— Begin —

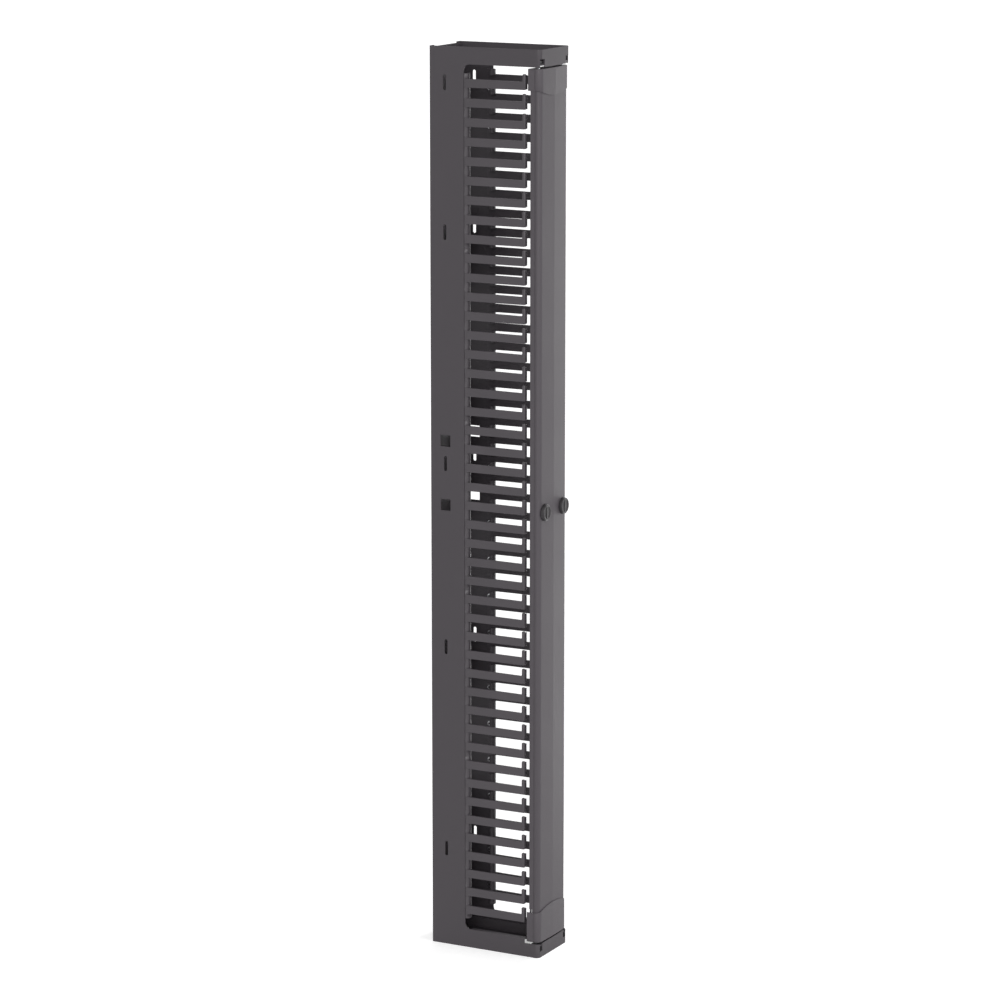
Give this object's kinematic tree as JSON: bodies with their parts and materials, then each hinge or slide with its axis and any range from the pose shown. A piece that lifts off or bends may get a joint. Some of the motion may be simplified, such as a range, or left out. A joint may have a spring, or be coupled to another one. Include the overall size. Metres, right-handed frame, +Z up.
{
  "type": "vertical cable manager",
  "caption": "Tall vertical cable manager: a steel channel with moulded finger combs along both sides and a front door that quarter-turn knobs latch.",
  "frame": {"origin": "centre of the footprint, on the floor under the base", "axes": "+Z up along the manager's height, -Y towards the door, +X to the right seen from the front"},
  "size_m": [0.146, 0.2907, 2.1302],
  "materials": {
    "powder_coat": "satin",
    "finger_plastic": "matte",
    "door_coat": "satin",
    "cap_plastic": "satin",
    "knob_plastic": "satin",
    "bush_plastic": "satin",
    "zinc_plate": "zinc plated"
  },
  "bodies": {
    "frame": {"left_side_panel": "powder_coat", "right_side_panel": "powder_coat", "back_panel": "powder_coat", "top_frame": "powder_coat", "bottom_frame": "powder_coat", "left_fingers_1": "finger_plastic", "left_fingers_2": "finger_plastic", "left_fingers_3": "finger_plastic", "left_fingers_4": "finger_plastic", "left_fingers_5": "finger_plastic", "right_fingers_1": "finger_plastic", "right_fingers_2": "finger_plastic", "right_fingers_3": "finger_plastic", "right_fingers_4": "finger_plastic", "right_fingers_5": "finger_plastic", "comb_nuts": "zinc_plate", "back_screws": "zinc_plate", "hinge_bushes": "bush_plastic"},
    "door": {"door_panel": "door_coat", "door_top_cap": "cap_plastic", "door_bottom_cap": "cap_plastic", "cap_screws": "zinc_plate", "left_latch_bracket": "zinc_plate", "right_latch_bracket": "zinc_plate", "latch_nuts": "zinc_plate", "rod_guides": "bush_plastic", "knob_bushes": "bush_plastic"},
    "left_latch": {"left_knob": "knob_plastic", "left_pinion": "zinc_plate", "left_knob_clip": "zinc_plate"},
    "right_latch": {"right_knob": "knob_plastic", "right_pinion": "zinc_plate", "right_knob_clip": "zinc_plate"},
    "left_upper_pin": {"left_upper_rod": "zinc_plate"},
    "left_lower_pin": {"left_lower_rod": "zinc_plate"},
    "right_upper_pin": {"right_upper_rod": "zinc_plate"},
    "right_lower_pin": {"right_lower_rod": "zinc_plate"}
  },
  "joints": [
    {"name": "door_hinge", "type": "hinge", "parent": "frame", "child": "door", "pos_m": [0.058, -0.1295, 1.062], "axis": [0, 0, 1], "range_deg": [0, 110]},
    {"name": "left_knob_turn", "type": "hinge", "parent": "door", "child": "left_latch", "pos_m": [-0.046, -0.1295, 1.067], "axis": [0, 1, 0], "range_deg": [0, 90]},
    {"name": "right_knob_turn", "type": "hinge", "parent": "door", "child": "right_latch", "pos_m": [0.046, -0.1295, 1.067], "axis": [0, 1, 0], "range_deg": [0, 90]},
    {"name": "left_upper_slide", "type": "slide", "parent": "door", "child": "left_upper_pin", "axis": [0, 0, 1], "range_m": [0, 0.01414]},
    {"name": "left_lower_slide", "type": "slide", "parent": "door", "child": "left_lower_pin", "axis": [0, 0, 1], "range_m": [-0.01414, 0]},
    {"name": "right_upper_slide", "type": "slide", "parent": "door", "child": "right_upper_pin", "axis": [0, 0, 1], "range_m": [-0.01414, 0]},
    {"name": "right_lower_slide", "type": "slide", "parent": "door", "child": "right_lower_pin", "axis": [0, 0, 1], "range_m": [0, 0.01414]}
  ],
  "couplings": [
    {"joint": "left_knob_turn", "follows": "left_upper_slide", "rad_per_m": 111.11},
    {"joint": "left_lower_slide", "follows": "left_upper_slide", "ratio": -1},
    {"joint": "right_knob_turn", "follows": "right_upper_slide", "rad_per_m": -111.11},
    {"joint": "right_lower_slide", "follows": "right_upper_slide", "ratio": -1}
  ]
}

— End —

**TASK REQUIREMENTS:** Reproduce the full listing exactly.

**SOLUTION TO THIS TASK:**
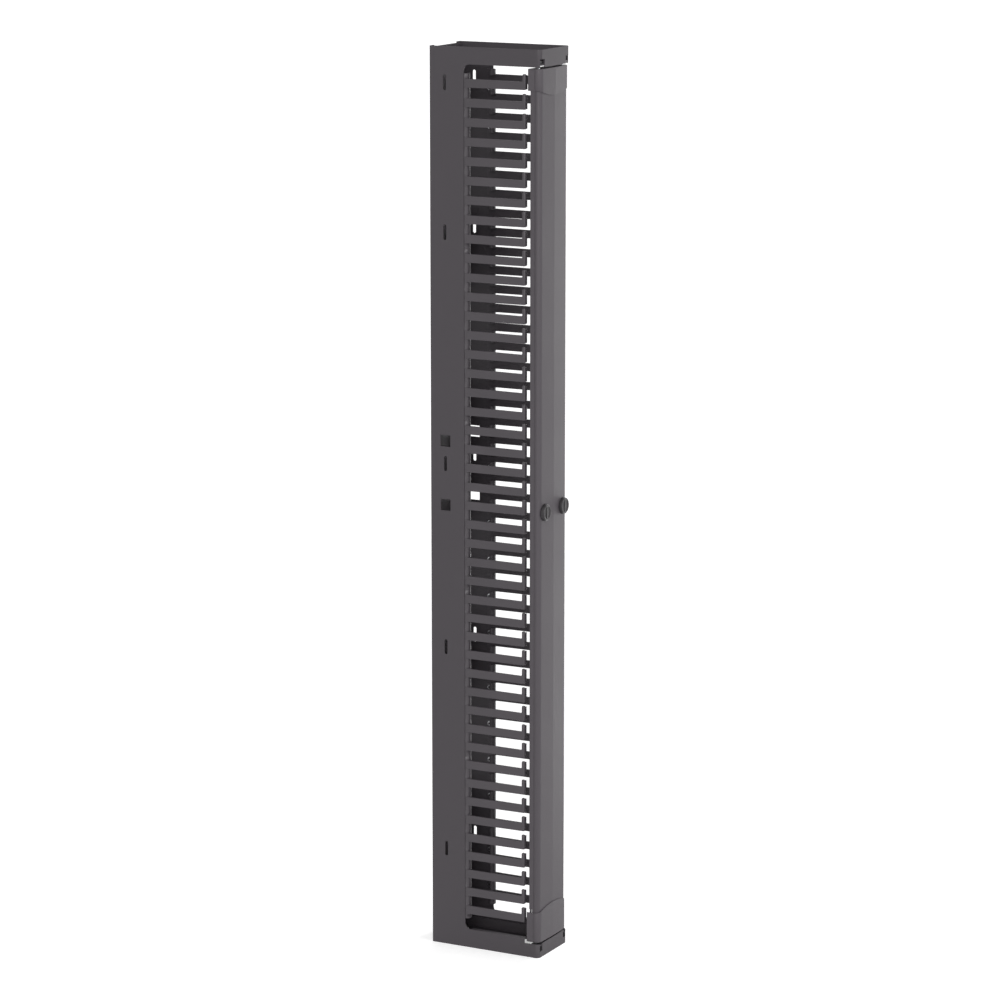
Give this object's kinematic tree as JSON: bodies with their parts and materials, then each hinge or slide with its axis and any range from the pose shown. A piece that lifts off or bends may get a joint. Some of the motion may be simplified, such as a range, or left out. A joint may have a spring, or be coupled to another one. Include the overall size. Metres, right-handed frame, +Z up.
{
  "type": "vertical cable manager",
  "caption": "Tall vertical cable manager: a steel channel with moulded finger combs along both sides and a front door that quarter-turn knobs latch.",
  "frame": {"origin": "centre of the footprint, on the floor under the base", "axes": "+Z up along the manager's height, -Y towards the door, +X to the right seen from the front"},
  "size_m": [0.146, 0.2907, 2.1302],
  "materials": {
    "powder_coat": "satin",
    "finger_plastic": "matte",
    "door_coat": "satin",
    "cap_plastic": "satin",
    "knob_plastic": "satin",
    "bush_plastic": "satin",
    "zinc_plate": "zinc plated"
  },
  "bodies": {
    "frame": {"left_side_panel": "powder_coat", "right_side_panel": "powder_coat", "back_panel": "powder_coat", "top_frame": "powder_coat", "bottom_frame": "powder_coat", "left_fingers_1": "finger_plastic", "left_fingers_2": "finger_plastic", "left_fingers_3": "finger_plastic", "left_fingers_4": "finger_plastic", "left_fingers_5": "finger_plastic", "right_fingers_1": "finger_plastic", "right_fingers_2": "finger_plastic", "right_fingers_3": "finger_plastic", "right_fingers_4": "finger_plastic", "right_fingers_5": "finger_plastic", "comb_nuts": "zinc_plate", "back_screws": "zinc_plate", "hinge_bushes": "bush_plastic"},
    "door": {"door_panel": "door_coat", "door_top_cap": "cap_plastic", "door_bottom_cap": "cap_plastic", "cap_screws": "zinc_plate", "left_latch_bracket": "zinc_plate", "right_latch_bracket": "zinc_plate", "latch_nuts": "zinc_plate", "rod_guides": "bush_plastic", "knob_bushes": "bush_plastic"},
    "left_latch": {"left_knob": "knob_plastic", "left_pinion": "zinc_plate", "left_knob_clip": "zinc_plate"},
    "right_latch": {"right_knob": "knob_plastic", "right_pinion": "zinc_plate", "right_knob_clip": "zinc_plate"},
    "left_upper_pin": {"left_upper_rod": "zinc_plate"},
    "left_lower_pin": {"left_lower_rod": "zinc_plate"},
    "right_upper_pin": {"right_upper_rod": "zinc_plate"},
    "right_lower_pin": {"right_lower_rod": "zinc_plate"}
  },
  "joints": [
    {"name": "door_hinge", "type": "hinge", "parent": "frame", "child": "door", "pos_m": [0.058, -0.1295, 1.062], "axis": [0, 0, 1], "range_deg": [0, 110]},
    {"name": "left_knob_turn", "type": "hinge", "parent": "door", "child": "left_latch", "pos_m": [-0.046, -0.1295, 1.067], "axis": [0, 1, 0], "range_deg": [0, 90]},
    {"name": "right_knob_turn", "type": "hinge", "parent": "door", "child": "right_latch", "pos_m": [0.046, -0.1295, 1.067], "axis": [0, 1, 0], "range_deg": [0, 90]},
    {"name": "left_upper_slide", "type": "slide", "parent": "door", "child": "left_upper_pin", "axis": [0, 0, 1], "range_m": [0, 0.01414]},
    {"name": "left_lower_slide", "type": "slide", "parent": "door", "child": "left_lower_pin", "axis": [0, 0, 1], "range_m": [-0.01414, 0]},
    {"name": "right_upper_slide", "type": "slide", "parent": "door", "child": "right_upper_pin", "axis": [0, 0, 1], "range_m": [-0.01414, 0]},
    {"name": "right_lower_slide", "type": "slide", "parent": "door", "child": "right_lower_pin", "axis": [0, 0, 1], "range_m": [0, 0.01414]}
  ],
  "couplings": [
    {"joint": "left_knob_turn", "follows": "left_upper_slide", "rad_per_m": 111.11},
    {"joint": "left_lower_slide", "follows": "left_upper_slide", "ratio": -1},
    {"joint": "right_knob_turn", "follows": "right_upper_slide", "rad_per_m": -111.11},
    {"joint": "right_lower_slide", "follows": "right_upper_slide", "ratio": -1}
  ]
}